I nagged hubby since late November to put the Christmas decorations out on the front lawn. He has hundreds of dollars invested in Christmas blow-ups depicting Santa doing everything from playing in a band to riding an airboat through the Everglades.


There are tubs of outdoor decorations and lights in my shed.


About two weeks ago he finally went out on a Saturday and put them all up. Our entire lawn was lit up like a Christmas tree. It was beautiful. Neighbours slowed down when the drove by to let their kids get a good look at Santa Claus.


Then a snowstorm hit. The decorations are now buried under four feet of snow and ice.

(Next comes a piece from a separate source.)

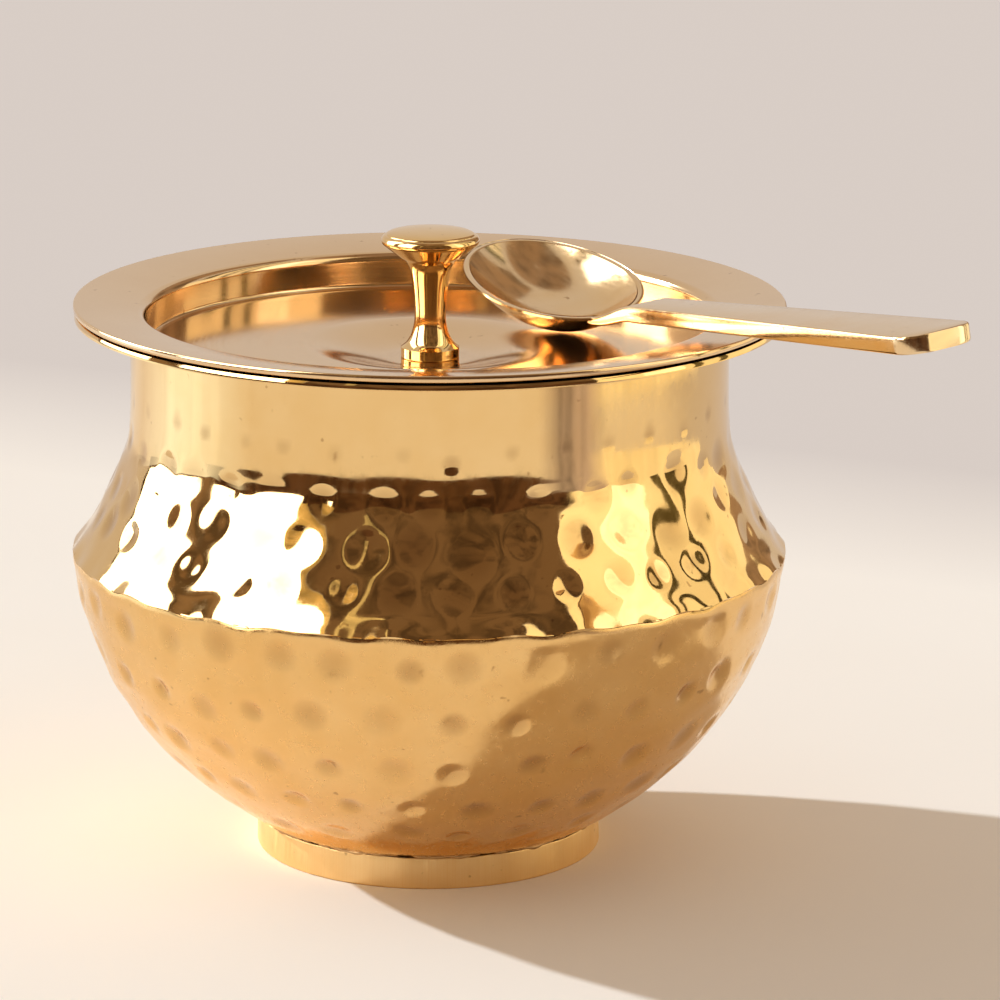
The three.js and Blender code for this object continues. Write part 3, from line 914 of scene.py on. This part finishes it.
def world():
    made = bpy.data.worlds.new("studio")
    bpy.context.scene.world = made
    made.use_nodes = True
    tree = made.node_tree
    background = tree.nodes["Background"]
    ray = node(tree, "ShaderNodeLightPath")
    seen = node(tree, "ShaderNodeMath", operation="MAXIMUM")
    tree.links.new(ray.outputs["Is Camera Ray"], seen.inputs[0])
    tree.links.new(ray.outputs["Is Glossy Ray"], seen.inputs[1])
    clear = node(tree, "ShaderNodeMath", operation="MAXIMUM")
    tree.links.new(seen.outputs[0], clear.inputs[0])
    tree.links.new(ray.outputs["Is Transmission Ray"], clear.inputs[1])
    tree.links.new(mixed(tree, clear.outputs[0], AMBIENT, WORLD), background.inputs["Color"])
    background.inputs["Strength"].default_value = 1


def sun():
    lamp = bpy.data.lights.new("sun", "SUN")
    lamp.energy = SUN_STRENGTH
    lamp.angle = math.radians(SUN_WIDTH)
    lamp.color = SUN_COLOUR
    made = bpy.data.objects.new("sun", lamp)
    bpy.context.scene.collection.objects.link(made)
    made.rotation_mode = "QUATERNION"
    made.rotation_quaternion = Vector(SUN_DIRECTION).to_track_quat("Z", "Y")


# Studio cards that only the metal sees: azimuth from the front (right is positive),
# elevation, distance in millimetres, colour, strength and the width of soft sides in degrees.
CARDS = (
    ("card_dark", (-124, 104), (3, 20), 455, (0.13, 0.065, 0.035), 1),
    ("card_front", (-37, 50), (20, 72), 455, (0.21, 0.13, 0.075), 1),
    ("card_gleam", (-25, -22), (24, 60), 440, (1, 0.82, 0.45), 1),
    ("card_floor_left", (-134, -66), (0, 11), 335, (0.86, 0.92, 1.0), 1.6, 26),
    # A dim card low on the right, seen in the metal as a darker patch of floor: a painted reflection of a
    # shadow on the floor
    ("card_floor_brown", (38, 66), (0, 9), 335, (0.64, 0.53, 0.53), 1, 9),
    ("card_gold", (-43, -37), (18, 68), 425, (1, 0.72, 0.3), 1),
    ("card_window", (-80, -43), (12, 62), 445, (1, 1, 1), 5.5),
    ("card_window_far", (-122, -94), (9, 60), 445, (1, 1, 1), 5.5),
    ("card_post", (-94, -80), (8, 62), 450, (0.3, 0.19, 0.11), 1),
    ("card_warm", (50, 66), (0, 70), 422, (1, 0.88, 0.62), 1.5),
    ("card_bright", (66, 82), (8, 60), 418, (1, 0.93, 0.80), 2.2),
    ("card_warm_side", (66, 118), (0, 66), 424, (1, 0.88, 0.62), 1.3),
    ("card_bar", (86, 90), (4, 66), 415, (0.15, 0.12, 0.05), 1),
    ("card_bar_far", (98, 102), (4, 66), 415, (0.15, 0.12, 0.05), 1),
    ("card_edge", (110, 118), (30, 66), 415, (0.14, 0.12, 0.06), 1),
    ("card_gold_low", (104, 128), (4, 30), 424, (1, 0.88, 0.6), 1.3),
    ("card_brown", (128, 160), (10, 66), 430, (0.42, 0.28, 0.18), 1),
    ("card_top", (-180, 180), (70, 89), 430, (0.40, 0.27, 0.18), 1),
)


CARD_ROWS = 13
CARD_COLUMNS = 25
CARD_CLOUD = (14, 14, 7)
BRIGHT_FADE = 0.85
DARK_FADE = 0.45


def card(name, azimuths, elevations, distance, colour, strength, soft=0):
    rows = np.radians(np.linspace(*elevations, CARD_ROWS))
    columns = np.radians(np.linspace(*azimuths, CARD_COLUMNS))
    elevation, azimuth = np.meshgrid(rows, columns, indexing="ij")
    points = np.stack(
        [
            distance * np.cos(elevation) * np.sin(azimuth),
            -distance * np.cos(elevation) * np.cos(azimuth),
            distance * np.sin(elevation) + 1,
        ],
        -1,
    )
    made = made_mesh(name, points.reshape(-1, 3), grid_faces(CARD_ROWS, CARD_COLUMNS, around=False))
    turn = np.degrees(azimuth)
    from_side = np.minimum(turn - azimuths[0], azimuths[1] - turn)
    cover = made.data.attributes.new("cover", "FLOAT", "POINT")
    share = np.clip(from_side / soft, 0, 1) if soft else np.ones(turn.shape)
    cover.data.foreach_set("value", share.reshape(-1))
    material = bpy.data.materials.new(name)
    material.use_nodes = True
    tree = material.node_tree
    tree.nodes.remove(tree.nodes["Principled BSDF"])
    glow = node(tree, "ShaderNodeEmission", Strength=strength)
    place = node(tree, "ShaderNodeTexCoord").outputs["Object"]
    cloud = noise(tree, place, CARD_CLOUD, 3)
    fade = BRIGHT_FADE if strength > 1 else DARK_FADE
    darker = tuple(fade * c for c in colour)
    patchy = mixed(tree, ranged(tree, cloud, 0.45, 0.62, 0, 1), colour, darker)
    tree.links.new(patchy, glow.inputs["Color"])
    covered = node(tree, "ShaderNodeAttribute", attribute_name="cover")
    clear = node(tree, "ShaderNodeBsdfTransparent")
    blend = node(tree, "ShaderNodeMixShader")
    tree.links.new(covered.outputs["Fac"], blend.inputs[0])
    tree.links.new(clear.outputs[0], blend.inputs[1])
    tree.links.new(glow.outputs[0], blend.inputs[2])
    tree.links.new(blend.outputs[0], tree.nodes["Material Output"].inputs["Surface"])
    made.data.materials.append(material)
    made.visible_camera = False
    made.visible_diffuse = False
    made.visible_shadow = False
    made.visible_transmission = False
    made.visible_volume_scatter = False


def camera():
    yaw, pitch, roll = (math.radians(a) for a in (CAMERA_YAW, CAMERA_PITCH, CAMERA_ROLL))
    ahead = math.cos(pitch)
    forward = Vector((math.sin(yaw) * ahead, math.cos(yaw) * ahead, -math.sin(pitch)))
    level = Vector((math.cos(yaw), -math.sin(yaw), 0))
    upright = level.cross(forward)
    right = math.cos(roll) * level + math.sin(roll) * upright
    up = math.cos(roll) * upright - math.sin(roll) * level
    turn = Matrix((right, up, -forward)).transposed()
    place = (Vector(CAMERA_PLACE) + Vector((*AXIS, 0))) * MM
    lens = bpy.data.cameras.new("camera")
    lens.lens = LENS
    lens.sensor_width = SENSOR
    lens.clip_end = 50
    made = bpy.data.objects.new("camera", lens)
    made.matrix_world = Matrix.Translation(place) @ turn.to_4x4()
    bpy.context.scene.collection.objects.link(made)
    bpy.context.scene.camera = made


def cad_materials():
    """The washer and screw under the lid keep their CAD shape."""
    plain = brass("plain_brass", 0.34, 0.06, (4000, 3, 900), 0.03)
    for name in ("knob_washer", "knob_screw"):
        for slot in bpy.data.objects[name].material_slots:
            slot.material = plain


def build():
    hammered_low = brass(
        "hammered_brass", 0.21, 0.10, (900, 40, 700), 0.012, nick_and_shade_darkness=0.8, tint=BOWL_BRASS, deep=BOWL_DEEP
    )
    hammered_high = brass("shoulder_brass", 0.06, 0.03, (900, 40, 500), 0.002, nick_and_shade_darkness=0.8)
    brushed = brass("brushed_brass", 0.48, 0.14, (300, 110, 60), 0.03)
    brazed = brass("brazed_seam", 0.4, 0.1, (900, 60, 900), 0.05, tint=BEAD_BRASS, deep=BEAD_DEEP)
    spun = brass("spun_brass", 0.12, 0.04, (5200, 2.2, 5200), 0.008, tint=LID_BRASS, deep=LID_DEEP)
    turned_knob = brass("turned_brass", 0.09, 0.03, (2600, 2, 5200), 0.008)
    beaten = brass("beaten_brass", 0.15, 0.05, (1800, 12, 900), 0.008, tint=SPOON_BRASS)
    dressed(bowl(), "pot", "pot_bowl", hammered_low, "pot_bowl")
    dressed(shoulder(), "pot", "pot_shoulder", hammered_high, "pot_shoulder")
    dressed(foot_ring(), "pot", "foot_ring", brushed, "foot_ring")
    dressed(braze(), "pot", "foot_ring", brazed)
    dressed(lid(), "lid", "lid", spun, "lid")
    dressed(knob(), "lid", "knob", turned_knob, "knob")
    dressed(spoon(), "spoon", "spoon", beaten, "spoon")
    cad_materials()


bpy.context.scene.view_settings.view_transform = "Standard"
camera()
floor()
world()
sun()
for entry in CARDS:
    card(*entry)
build()

bpy.context.view_layer.update()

We’ll see them again sometime around Easter.


These blow-ups are just not made for Newfoundland winters.



I took my dog, Minnie, out for her after supper walk one night and noticed just about every house on our street was lit up except for ours. I went home and dragged more Christmas lights out and draped them over the snow-covered bushes.


But it wasn’t enough.


That night I was looking at Facebook and a guy was advertising reindeer made from logs. They were about two feet high and decorated with a red nose, black eyes, and antlers made from branches.


I thought, “This is perfect. I’ll put them by my front door and we can use them every year.”

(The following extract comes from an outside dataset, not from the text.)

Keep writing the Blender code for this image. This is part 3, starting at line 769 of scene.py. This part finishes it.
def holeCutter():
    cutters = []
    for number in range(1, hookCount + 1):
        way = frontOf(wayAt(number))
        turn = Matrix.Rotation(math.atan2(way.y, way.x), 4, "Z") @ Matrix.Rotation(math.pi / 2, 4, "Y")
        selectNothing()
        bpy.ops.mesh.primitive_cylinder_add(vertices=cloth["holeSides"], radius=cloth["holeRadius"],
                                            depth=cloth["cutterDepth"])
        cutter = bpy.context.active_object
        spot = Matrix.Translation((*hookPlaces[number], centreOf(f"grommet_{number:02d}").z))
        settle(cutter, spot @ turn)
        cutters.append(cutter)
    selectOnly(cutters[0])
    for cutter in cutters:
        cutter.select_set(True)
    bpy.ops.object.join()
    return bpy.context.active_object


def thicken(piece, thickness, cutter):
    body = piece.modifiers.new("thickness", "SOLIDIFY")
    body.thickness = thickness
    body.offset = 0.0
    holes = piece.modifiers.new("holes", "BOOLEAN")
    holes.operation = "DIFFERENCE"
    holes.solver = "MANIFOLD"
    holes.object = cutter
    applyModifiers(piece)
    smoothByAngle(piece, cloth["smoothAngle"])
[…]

I contacted the guy. We dickered back and forth over size and price. In the end, I order two, one a little bigger than the other (basically a mother and baby). They would be perfect for our front door.

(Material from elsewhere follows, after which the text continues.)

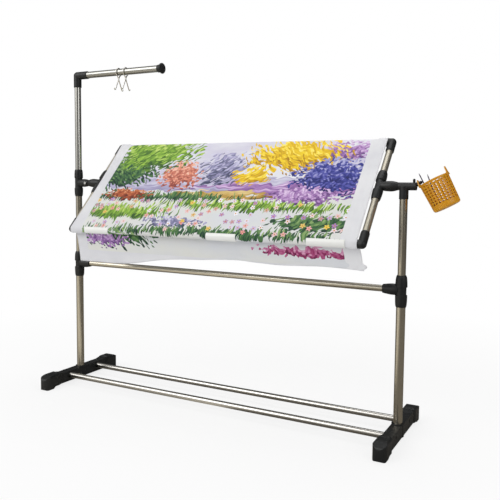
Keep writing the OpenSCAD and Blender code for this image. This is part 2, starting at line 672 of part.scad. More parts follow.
// Basket: a tapered lattice cup with a rim band and two pierced ears, leaning on its peg
module in_basket() place() translate([basket_x, 0, basket_z]) rotate([0, -basket_lean, 0]) children();
module cup(rim_r, floor_r, bottom, top) rotate_extrude()
    polygon([[0, bottom], [floor_r - cup_round, bottom],
        each arc([floor_r - cup_round, cup_round + bottom], cup_round, -75, 0, 5), [rim_r, top], [0, top]]);
module basket() color(amber) in_basket() {
    rim_r = basket_d / 2;
    floor_r = basket_floor_d / 2;
    pitch = (basket_h - floor_band - rim_band) / lattice_rows;
    difference() {
        union() {
            cup(rim_r - rim_step, floor_r, -basket_h, 0);
            translate([0, 0, -rim_band + 1]) cylinder(r = rim_r, h = rim_band - 1);
        }
        cup(rim_r - rim_step - basket_wall, floor_r - basket_wall, basket_wall - basket_h, 0.1);
        for (row = [0:lattice_rows - 1], col = [0:lattice_cols - 1])
            rotate([0, 0, (col + 0.5) * 360 / lattice_cols])
                translate([rim_r - 8, -lattice_w / 2, floor_band - basket_h + pitch * row + lattice_bar / 2])
                    cube([12, lattice_w, pitch - lattice_bar]);
    }
    for (s = [-1, 1]) basket_ear(s);
}
module basket_ear(s) {
    ear_w = 15;
    tip_w = 6.4;
    translate([s * ear_in, 0, 0]) rotate([90, 0, 90]) translate([0, 0, -ear_t / 2]) linear_extrude(ear_t)
        difference() {
            polygon([[-ear_w, -3], [ear_w, -3], [ear_w, 0], [ear_w * 0.62, 2.5],
                each arc([0, ear_h - tip_w], tip_w, 20, 160, 6), [-ear_w * 0.62, 2.5], [-ear_w, 0]]);
            translate([0, ear_hole_h]) circle(r = ear_hole_r);
        }
}

// Two long needles stand in the basket
module needle(u, v, len, lean_u) in_basket() translate([u, v, basket_wall - basket_h + end_gap])
    rotate([0, lean_u, 0]) {
        cylinder(d = needle_d, h = len - 6);
        translate([0, 0, len - 6]) cylinder(d1 = needle_d, d2 = 0.8, h = 6);
    }
module needle_long() color([0.25, 0.25, 0.28]) needle(-23, -4, needle_len[0], 0);
module needle_short() color([0.25, 0.22, 0.30]) needle(-18, 6, needle_len[1], 6);

foot_left();
foot_right();
front_stretcher();
back_stretcher();
stretcher_plugs();
stretcher_screws();
lower_post_left();
lower_post_right();
mid_tee_left();
mid_tee_right();
crossbar();
upper_post_left();
upper_post_right();
pivot_tee_left();
pivot_tee_right();
pivot_pin_left();
pivot_pin_right();
pivot_screw();
basket_hook();
bar_tee_left();
bar_tee_right();
upper_bar_left();
upper_bar_right();
lower_bar_left();
lower_bar_right();
top_elbow_left();
top_elbow_right();
bottom_elbow_left();
bottom_elbow_right();
top_rod();
bottom_rod();
snap_clip_left();
snap_clip_middle();
snap_clip_right();
cloth_panel();
cloth_flap();
mast();
mast_elbow();
arm_tube();
arm_cap();
chart_clip_1();
chart_clip_2();
basket();
needle_long();
needle_short();
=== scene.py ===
"""Floor-standing embroidery stand: steel tubes in black moulded sockets, a tilting work frame with
printed cloth, a chart arm with two wire clips and an orange lattice basket."""

import math

import bmesh
import bpy
from mathutils import Matrix, Vector


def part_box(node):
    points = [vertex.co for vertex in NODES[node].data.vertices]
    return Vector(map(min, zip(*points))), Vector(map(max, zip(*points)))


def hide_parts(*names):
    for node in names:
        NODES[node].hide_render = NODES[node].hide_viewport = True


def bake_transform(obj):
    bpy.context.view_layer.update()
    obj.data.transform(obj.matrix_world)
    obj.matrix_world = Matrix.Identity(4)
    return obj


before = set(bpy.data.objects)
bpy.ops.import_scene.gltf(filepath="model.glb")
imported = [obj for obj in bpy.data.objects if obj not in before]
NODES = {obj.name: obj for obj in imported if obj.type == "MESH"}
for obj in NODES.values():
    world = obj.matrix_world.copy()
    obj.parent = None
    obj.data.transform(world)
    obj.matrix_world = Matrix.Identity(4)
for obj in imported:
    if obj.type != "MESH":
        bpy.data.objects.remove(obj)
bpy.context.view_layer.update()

# Camera: the photograph was taken from the right, a little above the work frame, with a normal lens.
# Its place is given from the middle of the posts on the floor.
LENS_MM = 46.72
CAMERA_FROM_POSTS = Vector((0.8952, -1.5105, 0.6098))
CAMERA_TURN = math.radians(28.04)
CAMERA_DIP = math.radians(4.30)
CAMERA_ROLL = math.radians(0.503)
CAMERA_SHIFT = (0.0022, -0.0374)
SENSOR_MM = 36
VIEW_REACH = 60


def middle(name):
    """Centre of a CAD node's box."""
    low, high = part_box(name)
    return (Vector(low) + Vector(high)) / 2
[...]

The guy contacted me and asked if I wanted our name on the bigger one. I said, sure why not.


Early Friday morning he showed up at my door.


I had an appointment and was running late. My hair was still wet and I didn’t have time to talk to him. I told him to put the reindeer by the garage door and I would arrange them when I get home.


He asked me my husbands name and when I told him. He informed me that my husband and his friend were best friends growing up. So, he made me a bigger, special reindeer for Christmas.


Wonderful, I said. I gave him the money, closed the door and ran upstairs to dry my hair.


Minutes later I was running out the door to my appointment and went face first into a giant, freaking reindeer sitting in my driveway with its baby.


The ‘special’ reindeer is about five and a half feet high with “The Escott’s” painted in red across its belly. The baby is about two feet high. The mommy reindeer is almost the full length of my garage door.


My first thought was “Hubby is going to kill me!”


My second thought was to hide it.


Wearing three-inch heels, I put my shoulder into the arse of it. I tried to push it to the side of our house, but it wouldn’t move. Then I put it in a headlock and tried to drag it, but it still wouldn’t move. It weighs about a hundred pounds and its wooden legs were stuck in the ice on our driveway.


Then I thought I’ll find a rope and tie it around the neck of the reindeer and the other end around the hitch on the back of my truck and I’ll tow it to my neighbour’s yard before he got home from work. It will be like the Trojan Reindeer – a gift from Helen of Troy.


But our name was on it. So, I couldn’t do that.


Just as I was running through ideas on where to dispose of a reindeer carcass, my teenage daughter came out the front door, took one look at the giant reindeer with our name on it and said, “This is why I don’t invite my friends over!”


I had no choice but to leave the reindeer in the drive way while I ran to my appointment. By the time I got back hubby was already home from work. Luckily, he parks in the back driveway.


I sauntered into the front door like I had no clue where the giant ass reindeer came from.


“How was work?” I asked.

“Fine,” he responded.

“Anything interesting happen today?” I asked nonchalantly.

“No,” He responded.

“OK,” I say while leaving the room.

Just when I thought I got away with it…. “Helen why is there a giant ass reindeer in our drive way.”

“Oh, that reindeer?” I respond coolly. “It’s a gift from your best friend. He dropped it off today.”

“Why would he do that?” He asks.

“I don’t know. It’s Christmas so he gave you a gift.” I was blaming this on him like a pro.

“I’m going to call him. This got to be a joke.” He was on to me.

“NOOOO! Don’t call him. He’ll be upset if he finds out you don’t like it.”

“You ordered this didn’t you?” He wasn’t falling for it.

“I confess! But I thought it was only two feet high. The guy knew your best friend and decided to make me a bigger one.” I really was innocent in this.



We went out and tried to move our big ass reindeer. It took two of us to carry it. It’s too big to fit in front of our door. There’s too much snow on our lawn to put it there. So, it’s being left in our driveway.


It’s big enough to ride.


As a matter of fact, when we are not home, our friends drop by and take pictures

of themselves sitting on it. Then they text the pictures to me.


He’s there until Spring now. Where it goes after that I don’t know. Hubby says it’s fire wood as soon as the snow goes.


But I’m getting attached to him. Maybe I’ll put some rockers on the bottom of his wooden legs and he’ll be a big ass rockin’ reindeer.


I think this is a good case of “Beware of Baymen Bearing Gifts!”